Repeat the full listing, word for word.

───── DATA FOR THIS TASK

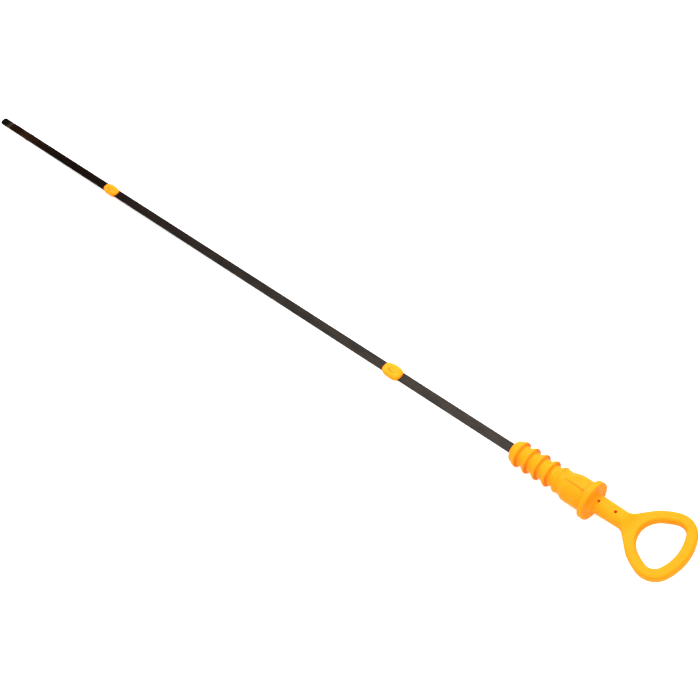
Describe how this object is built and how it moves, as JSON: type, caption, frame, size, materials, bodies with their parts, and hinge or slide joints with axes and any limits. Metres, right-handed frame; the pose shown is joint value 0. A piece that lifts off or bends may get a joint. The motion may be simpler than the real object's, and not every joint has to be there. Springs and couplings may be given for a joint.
{
  "type": "engine oil dipstick",
  "caption": "Engine oil dipstick: flat steel strip with level marks, slim moulded guides, and a ribbed sealing plug with flange and rounded-triangle finger ring.",
  "frame": {"origin": "on the plug's axis, in the flange's face that seats on the mouth of the dipstick tube", "axes": "+X along the axis from the strip's tip towards the finger ring, +Z square to the flat of the strip and of the ring, +Y across them"},
  "size_m": [0.636, 0.04, 0.0224],
  "materials": {
    "strip_steel": "blackened spring steel strip, finely brushed along its length",
    "handle_plastic": "satin moulded plastic, orange-yellow",
    "guide_plastic": "satin moulded plastic, orange-yellow"
  },
  "bodies": {
    "root": {"blade": "strip_steel", "handle": "handle_plastic", "upper_guide": "guide_plastic", "lower_guide": "guide_plastic"}
  },
  "joints": []
}
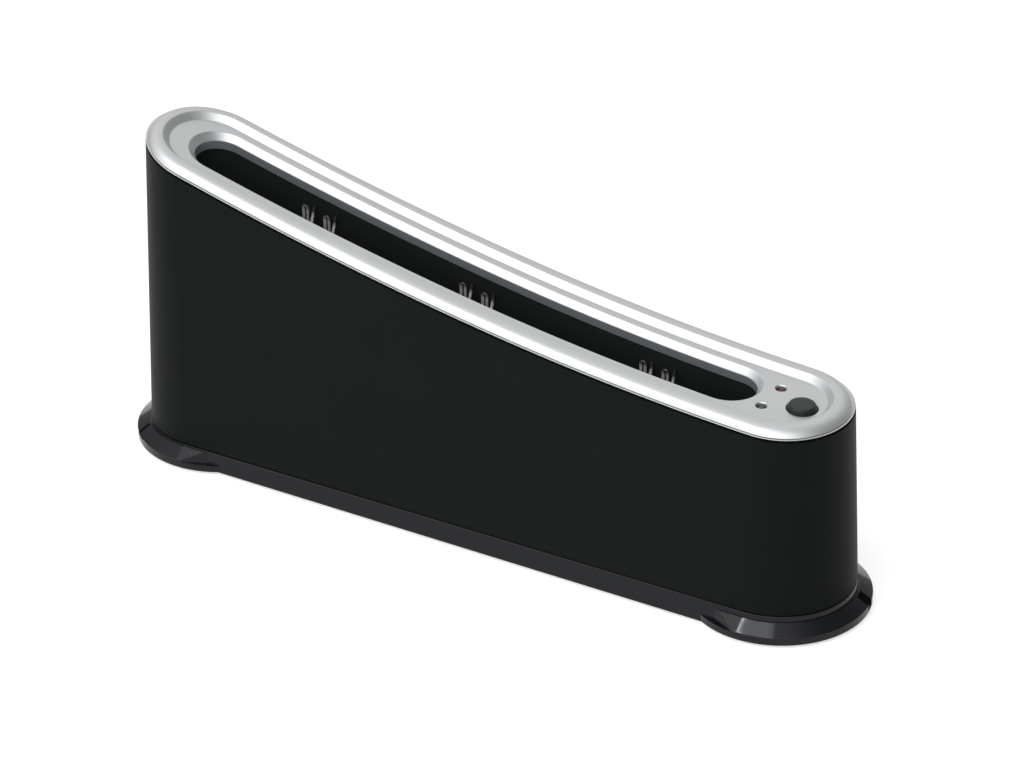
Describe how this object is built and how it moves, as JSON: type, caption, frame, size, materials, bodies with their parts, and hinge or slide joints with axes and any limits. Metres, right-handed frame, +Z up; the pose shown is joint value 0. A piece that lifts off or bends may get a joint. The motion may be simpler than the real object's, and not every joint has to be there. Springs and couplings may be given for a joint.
{
  "type": "thermal binding machine",
  "caption": "Desktop thermal binder: a tall black housing on flared feet with a concave silver bezel round a long binding slot, wire guides inside, a push button and indicator lamps.",
  "frame": {"origin": "on the table, under the middle of the machine's footprint", "axes": "+X along the machine towards the controls at its low end, +Y towards the rear where the cord enters, +Z up"},
  "size_m": [0.422, 0.092, 0.1774],
  "materials": {
    "body_black": "fine satin moulding",
    "base_black": "satin moulding",
    "silver": "satin metallic paint on moulding",
    "dark_grey": "satin",
    "rubber_black": "matt",
    "steel_sheet": "zinc plated",
    "plate_aluminium": "dull anodised",
    "wire_steel": "bright spring wire",
    "screw_steel": "zinc plated",
    "insulation": "ceramic fibre board",
    "element_film": "amber film",
    "led_red": "unlit tinted lens",
    "led_grey": "unlit smoked lens",
    "board_green": "solder mask",
    "component_black": "moulded",
    "component_grey": "moulded",
    "lead_jacket": "silicone sleeve",
    "spacer_nylon": "natural nylon"
  },
  "bodies": {
    "housing": {"base_plinth": "base_black", "base_screws": "screw_steel", "bezel_screws": "screw_steel", "board_screws": "screw_steel", "body_shell": "body_black", "bracket_screws": "screw_steel", "button_spring": "wire_steel", "capacitor": "component_black", "chute_front": "dark_grey", "chute_rear": "dark_grey", "chute_screws": "screw_steel", "control_board": "board_green", "cord_grommet": "rubber_black", "guide_brackets": "steel_sheet", "heater_element": "element_film", "heater_leads": "lead_jacket", "heater_tray": "steel_sheet", "heating_plate": "plate_aluminium", "insulation_pad": "insulation", "led_power": "led_red", "led_ready": "led_grey", "led_spacers": "spacer_nylon", "plate_standoffs": "steel_sheet", "push_switch": "component_black", "relay": "component_grey", "rubber_feet": "rubber_black", "standoff_nuts": "screw_steel", "terminal_block": "component_grey", "thermal_fuse": "component_grey", "thermostat": "component_black", "top_bezel": "silver", "tray_screws": "screw_steel", "wire_guide_left": "wire_steel", "wire_guide_middle": "wire_steel", "wire_guide_right": "wire_steel"},
    "button": {"power_button": "dark_grey", "switch_plunger": "component_grey"}
  },
  "joints": [
    {"name": "button_press", "type": "slide", "parent": "housing", "child": "button", "axis": [-0.0484, 0, -0.9988], "range_m": [0, 0.002], "stiffness_N_per_m": 600, "springref_m": -0.001, "deforming": ["button_spring"]}
  ]
}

──────────

__TASK ANSWER__
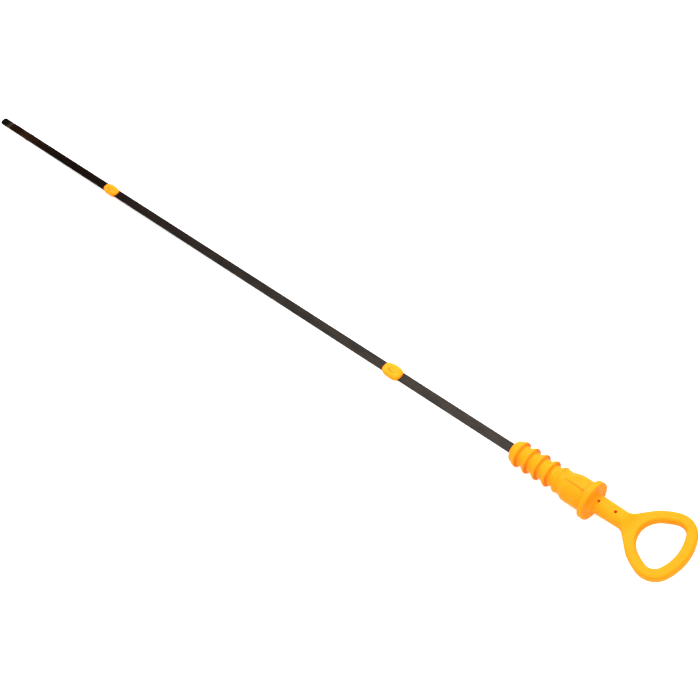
Describe how this object is built and how it moves, as JSON: type, caption, frame, size, materials, bodies with their parts, and hinge or slide joints with axes and any limits. Metres, right-handed frame; the pose shown is joint value 0. A piece that lifts off or bends may get a joint. The motion may be simpler than the real object's, and not every joint has to be there. Springs and couplings may be given for a joint.
{
  "type": "engine oil dipstick",
  "caption": "Engine oil dipstick: flat steel strip with level marks, slim moulded guides, and a ribbed sealing plug with flange and rounded-triangle finger ring.",
  "frame": {"origin": "on the plug's axis, in the flange's face that seats on the mouth of the dipstick tube", "axes": "+X along the axis from the strip's tip towards the finger ring, +Z square to the flat of the strip and of the ring, +Y across them"},
  "size_m": [0.636, 0.04, 0.0224],
  "materials": {
    "strip_steel": "blackened spring steel strip, finely brushed along its length",
    "handle_plastic": "satin moulded plastic, orange-yellow",
    "guide_plastic": "satin moulded plastic, orange-yellow"
  },
  "bodies": {
    "root": {"blade": "strip_steel", "handle": "handle_plastic", "upper_guide": "guide_plastic", "lower_guide": "guide_plastic"}
  },
  "joints": []
}
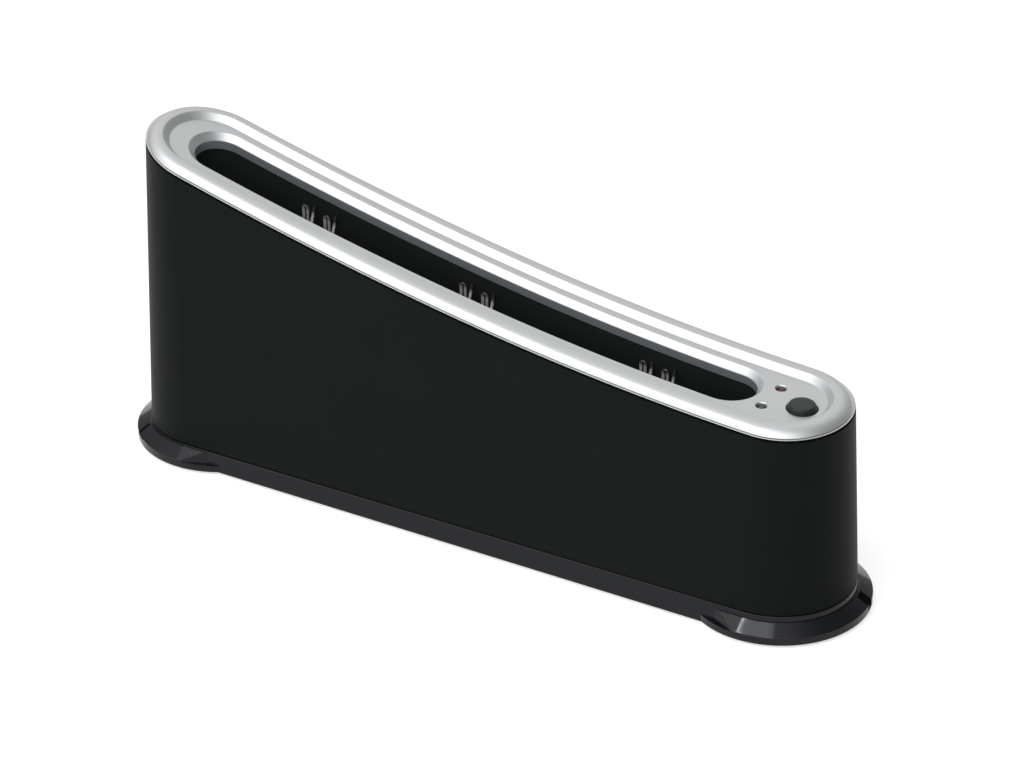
Describe how this object is built and how it moves, as JSON: type, caption, frame, size, materials, bodies with their parts, and hinge or slide joints with axes and any limits. Metres, right-handed frame, +Z up; the pose shown is joint value 0. A piece that lifts off or bends may get a joint. The motion may be simpler than the real object's, and not every joint has to be there. Springs and couplings may be given for a joint.
{
  "type": "thermal binding machine",
  "caption": "Desktop thermal binder: a tall black housing on flared feet with a concave silver bezel round a long binding slot, wire guides inside, a push button and indicator lamps.",
  "frame": {"origin": "on the table, under the middle of the machine's footprint", "axes": "+X along the machine towards the controls at its low end, +Y towards the rear where the cord enters, +Z up"},
  "size_m": [0.422, 0.092, 0.1774],
  "materials": {
    "body_black": "fine satin moulding",
    "base_black": "satin moulding",
    "silver": "satin metallic paint on moulding",
    "dark_grey": "satin",
    "rubber_black": "matt",
    "steel_sheet": "zinc plated",
    "plate_aluminium": "dull anodised",
    "wire_steel": "bright spring wire",
    "screw_steel": "zinc plated",
    "insulation": "ceramic fibre board",
    "element_film": "amber film",
    "led_red": "unlit tinted lens",
    "led_grey": "unlit smoked lens",
    "board_green": "solder mask",
    "component_black": "moulded",
    "component_grey": "moulded",
    "lead_jacket": "silicone sleeve",
    "spacer_nylon": "natural nylon"
  },
  "bodies": {
    "housing": {"base_plinth": "base_black", "base_screws": "screw_steel", "bezel_screws": "screw_steel", "board_screws": "screw_steel", "body_shell": "body_black", "bracket_screws": "screw_steel", "button_spring": "wire_steel", "capacitor": "component_black", "chute_front": "dark_grey", "chute_rear": "dark_grey", "chute_screws": "screw_steel", "control_board": "board_green", "cord_grommet": "rubber_black", "guide_brackets": "steel_sheet", "heater_element": "element_film", "heater_leads": "lead_jacket", "heater_tray": "steel_sheet", "heating_plate": "plate_aluminium", "insulation_pad": "insulation", "led_power": "led_red", "led_ready": "led_grey", "led_spacers": "spacer_nylon", "plate_standoffs": "steel_sheet", "push_switch": "component_black", "relay": "component_grey", "rubber_feet": "rubber_black", "standoff_nuts": "screw_steel", "terminal_block": "component_grey", "thermal_fuse": "component_grey", "thermostat": "component_black", "top_bezel": "silver", "tray_screws": "screw_steel", "wire_guide_left": "wire_steel", "wire_guide_middle": "wire_steel", "wire_guide_right": "wire_steel"},
    "button": {"power_button": "dark_grey", "switch_plunger": "component_grey"}
  },
  "joints": [
    {"name": "button_press", "type": "slide", "parent": "housing", "child": "button", "axis": [-0.0484, 0, -0.9988], "range_m": [0, 0.002], "stiffness_N_per_m": 600, "springref_m": -0.001, "deforming": ["button_spring"]}
  ]
}